Problems are emerging following Japan’s decision to monitor the thyroid health of children. The only examination center is far from many families, and in an area with higher radiation levels. Many parents are afraid to bring their children there. Residents have requested that the examinations take place in local schools, but a shortage of doctors, nurses, and testing equipment is exacerbating the problem.
Residents who live within mountainous regions in Fukushima Prefecture experience fresh contamination each time it rains, and are concerned that the government’s efforts to decontaminate will not be effective. Fukushima City decontaminated two districts this summer; afterward, radiation tests actually showed higher rates of contamination in seven different locations. Some residents express worry that the central government will not pay for repeated decontamination. Over 70% of the prefecture is mountainous.
Fukushima Prefecture has declared all rice safe for shipment. The prefecture set up 1,700 testing sites, and said that all samples tested less than 500 Bq/kg.
Decontamination and Waste Disposal
The Japanese government has confirmed that it will pay decontamination costs for all areas where radiation levels measure higher than one millisievert per year. Previously, the government said it would only decontaminate areas higher than 5 millisieverts, a move that was met with considerable criticism from residents. The goal is to cut radiation by 50% by August 2013, and by 60% in areas frequented by children, including parks and schools. Local governments are responsible for decontaminating areas lower than 20 millisieverts (with financial help from the central government.)
Japan now estimates that 13,000 square kilometers will require decontamination —more than seven times the original estimate of 1,800 kilometers.
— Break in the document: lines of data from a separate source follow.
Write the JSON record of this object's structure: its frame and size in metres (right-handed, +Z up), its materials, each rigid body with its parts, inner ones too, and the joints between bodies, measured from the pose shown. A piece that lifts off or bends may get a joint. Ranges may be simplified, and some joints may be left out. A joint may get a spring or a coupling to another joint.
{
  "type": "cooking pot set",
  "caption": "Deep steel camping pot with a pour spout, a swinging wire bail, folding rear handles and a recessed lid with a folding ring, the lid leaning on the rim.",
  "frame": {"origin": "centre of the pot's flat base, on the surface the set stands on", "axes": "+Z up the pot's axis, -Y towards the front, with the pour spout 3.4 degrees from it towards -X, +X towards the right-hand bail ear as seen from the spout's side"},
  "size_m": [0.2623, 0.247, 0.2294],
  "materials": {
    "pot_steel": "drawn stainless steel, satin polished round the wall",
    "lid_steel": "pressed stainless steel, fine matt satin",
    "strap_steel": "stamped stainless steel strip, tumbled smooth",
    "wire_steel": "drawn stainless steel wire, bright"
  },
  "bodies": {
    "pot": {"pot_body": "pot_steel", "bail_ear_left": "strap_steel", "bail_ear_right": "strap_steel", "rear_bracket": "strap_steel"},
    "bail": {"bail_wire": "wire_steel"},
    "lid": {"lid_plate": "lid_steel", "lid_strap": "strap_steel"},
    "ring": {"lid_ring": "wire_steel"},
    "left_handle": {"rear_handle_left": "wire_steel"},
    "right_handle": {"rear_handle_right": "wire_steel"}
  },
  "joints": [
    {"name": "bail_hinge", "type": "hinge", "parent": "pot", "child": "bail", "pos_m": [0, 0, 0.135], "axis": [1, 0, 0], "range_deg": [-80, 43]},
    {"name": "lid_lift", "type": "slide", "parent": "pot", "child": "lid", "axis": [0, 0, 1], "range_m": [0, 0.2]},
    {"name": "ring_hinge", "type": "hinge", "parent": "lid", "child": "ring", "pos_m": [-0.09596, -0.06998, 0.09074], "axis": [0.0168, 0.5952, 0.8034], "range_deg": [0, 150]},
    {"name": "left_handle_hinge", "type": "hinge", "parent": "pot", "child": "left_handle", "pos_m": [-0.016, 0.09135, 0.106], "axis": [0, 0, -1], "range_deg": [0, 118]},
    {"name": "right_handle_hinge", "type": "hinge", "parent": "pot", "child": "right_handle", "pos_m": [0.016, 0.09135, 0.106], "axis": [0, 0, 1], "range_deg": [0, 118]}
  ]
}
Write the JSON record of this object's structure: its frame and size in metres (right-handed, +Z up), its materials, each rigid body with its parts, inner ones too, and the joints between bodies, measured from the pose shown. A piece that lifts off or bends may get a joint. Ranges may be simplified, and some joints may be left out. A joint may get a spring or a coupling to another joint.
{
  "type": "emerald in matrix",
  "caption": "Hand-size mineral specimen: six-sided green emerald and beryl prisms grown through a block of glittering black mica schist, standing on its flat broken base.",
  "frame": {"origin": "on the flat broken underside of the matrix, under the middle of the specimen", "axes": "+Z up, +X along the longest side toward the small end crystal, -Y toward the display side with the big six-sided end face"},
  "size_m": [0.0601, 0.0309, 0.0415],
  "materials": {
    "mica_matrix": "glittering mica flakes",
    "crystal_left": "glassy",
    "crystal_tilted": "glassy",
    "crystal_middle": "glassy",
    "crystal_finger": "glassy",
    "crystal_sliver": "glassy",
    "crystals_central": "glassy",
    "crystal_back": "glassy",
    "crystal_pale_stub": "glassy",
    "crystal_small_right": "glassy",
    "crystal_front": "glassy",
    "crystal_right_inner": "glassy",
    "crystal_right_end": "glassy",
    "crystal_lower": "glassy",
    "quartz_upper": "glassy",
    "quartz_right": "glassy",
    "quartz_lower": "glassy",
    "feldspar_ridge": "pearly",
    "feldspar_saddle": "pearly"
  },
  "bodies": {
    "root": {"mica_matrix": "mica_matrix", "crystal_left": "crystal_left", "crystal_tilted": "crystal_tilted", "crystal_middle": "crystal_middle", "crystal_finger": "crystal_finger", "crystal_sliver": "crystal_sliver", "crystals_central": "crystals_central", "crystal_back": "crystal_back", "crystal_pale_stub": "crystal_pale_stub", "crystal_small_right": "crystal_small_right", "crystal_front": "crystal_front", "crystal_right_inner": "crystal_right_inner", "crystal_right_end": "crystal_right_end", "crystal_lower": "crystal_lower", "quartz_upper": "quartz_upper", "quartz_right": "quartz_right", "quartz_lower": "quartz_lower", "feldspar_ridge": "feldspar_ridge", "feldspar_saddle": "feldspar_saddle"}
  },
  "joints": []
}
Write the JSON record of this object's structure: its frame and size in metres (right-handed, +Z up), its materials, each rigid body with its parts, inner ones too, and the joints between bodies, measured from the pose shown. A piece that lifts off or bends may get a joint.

Updated costs for the process have not yet been released, but are expected to be great.
The Environment Ministry will officially declare that any radioactive waste measuring less than 8,000 Bq/kg can be treated like any other waste. Highly contaminated waste measuring more than 8,000 Bq/kg will be processed the central government. As of August, 42 waste-processing facilities had discovered waste higher than the government limit.)
Radioactive soil from the so-called ‘no-go zone’ within a 20 kilometer radius of the Fukushima Daiichi plant will not be removed from the area until March 2014 — two and half years from now.
Date City, located 60 kilometers from the Fukushima Daiichi plant, has opened a decontamination center to assist residents. Experts will provide technical assistance, provide safety information, and conduct radiation readings. In addition, residents will be able to borrow decontamination equipment.
For the first time in over seven months, students returned to three newly decontaminated elementary schools and one preschool within the newly reopened evacuation advisory zone. The schools are located approximately 30 kilometers from the Fukushima Daiichi plant. Enrollment has dropped considerably, since many families have moved from the area.
Power Company Corruption
In yet another example of corrupt relationships between utility companies and politicians, records show that nuclear power executives have tried to buy influence from members of the ruling Democratic Party of Japan (DPJ) since the 1990s. Nine power companies, including TEPCO, paid for lavish meals and trips, provided paid permanent staff, and in some cases, regularly handed over envelopes containing as much as three million yen. The lawmakers targeted were those who focused on nuclear and energy issues, and often, the politicians themselves approached power company executives with requests. TEPCO says the practice has stopped since the Fukushima crisis, although one political aid reportedly told a TEPCO employee, ‘After several years, we will make requests of you again.’